MS FOLLETT: Madam Speaker, as I said in answer to Mr De Domenico's question, the 2,000-plus jobs that will be engendered by the Federal Government's construction programs in the ACT are not really mine to pick and choose. I am afraid members opposite are going to have to allow the normal hiring activities to occur in relation to those jobs. They are no more able to say that a proportion of them should go to women than to say, as Mr De Domenico would, that they should all go to ACT residents. That is clearly not the case.

I would like to add, Madam Speaker, that the jobs that will be generated by the Commonwealth's construction program in the ACT are not just in the construction industry; there will be a flow-on effect from this economic injection that will, of course, cover the whole spectrum of ACT employment. It will include employment categories like the retail sector, the housing sector - obviously, all sorts of employment areas where there are large numbers of women - architecture, designing, fit-out and so on. I think I can leave it to Mrs Carnell's imagination to realise that a flow-on effect from these construction jobs will, of course, have a very good impact on the employment of women. They will be a very useful adjunct, I believe, to the programs that the Government has undertaken, aimed at increasing women's opportunities in the workplace, their ability to re-enter the workplace when they have been absent for a period, and their choices in paid employment.

MRS CARNELL: Madam Speaker, I ask a supplementary question. The Chief Minister might like to tell me how many of the 2,000-odd women who have lost their full-time jobs this year could look to getting jobs as a result of this flow-on effect in the next 12 months.

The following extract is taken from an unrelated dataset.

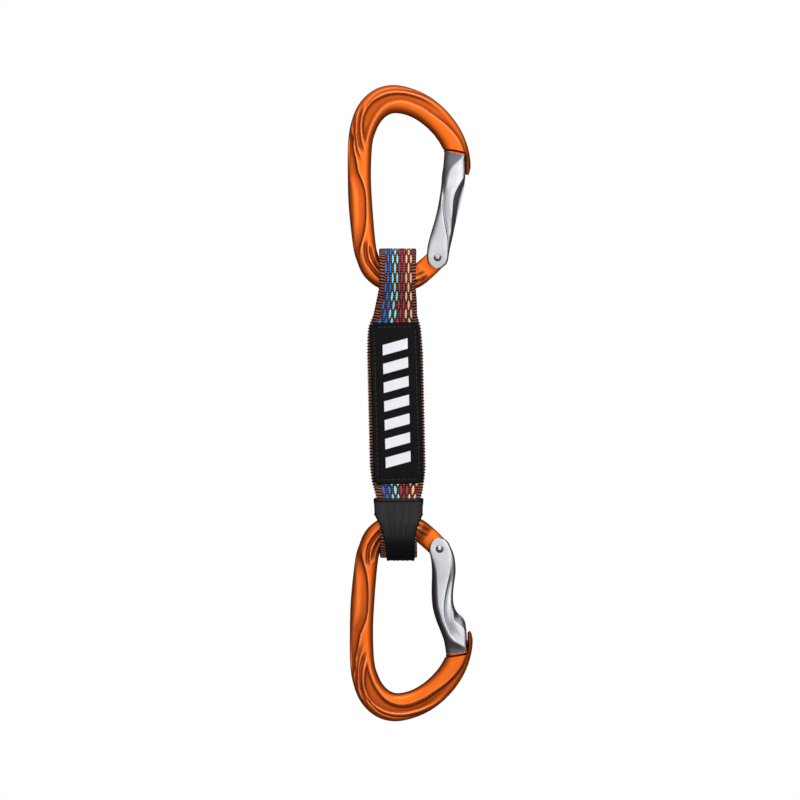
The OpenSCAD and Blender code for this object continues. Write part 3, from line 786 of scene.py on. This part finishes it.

MS FOLLETT: Madam Speaker, I really think that Mrs Carnell is asking me to speculate and to offer an opinion, which is totally out of order. She is doing it from the worst possible motives. I do not believe that members opposite care at all about the position of women in the workplace, and if they did - - -

Mr Humphries: On a point of order, Madam Speaker: You ruled earlier today that comments that cast aspersions on the motives - - -

Mr Berry: That is not a point of order.

Mr Humphries: It is a point of order, if you would not mind letting me finish it, Mr Berry. Madam Speaker, you made a ruling earlier today that the comments that made imputations against other members were out of order. Ms Follett has made a very clear imputation that Mrs Carnell specifically does not care about the employment of women in the work force, and she should withdraw it.

MADAM SPEAKER: Ms Follett was not making personal imputations; she was making a general comment. Proceed, Ms Follett.

MS FOLLETT: Thank you, Madam Speaker. If members opposite did care at all, Madam Speaker, they would have listened far more carefully to the outline of actions which the Government has taken to improve women's position in the paid work force, instead of seeking to take cheap political points in the way that Mrs Carnell has done. They are acutely embarrassed to see a Federal Labor government which is taking action aimed at improving the economic lot of everybody in the ACT.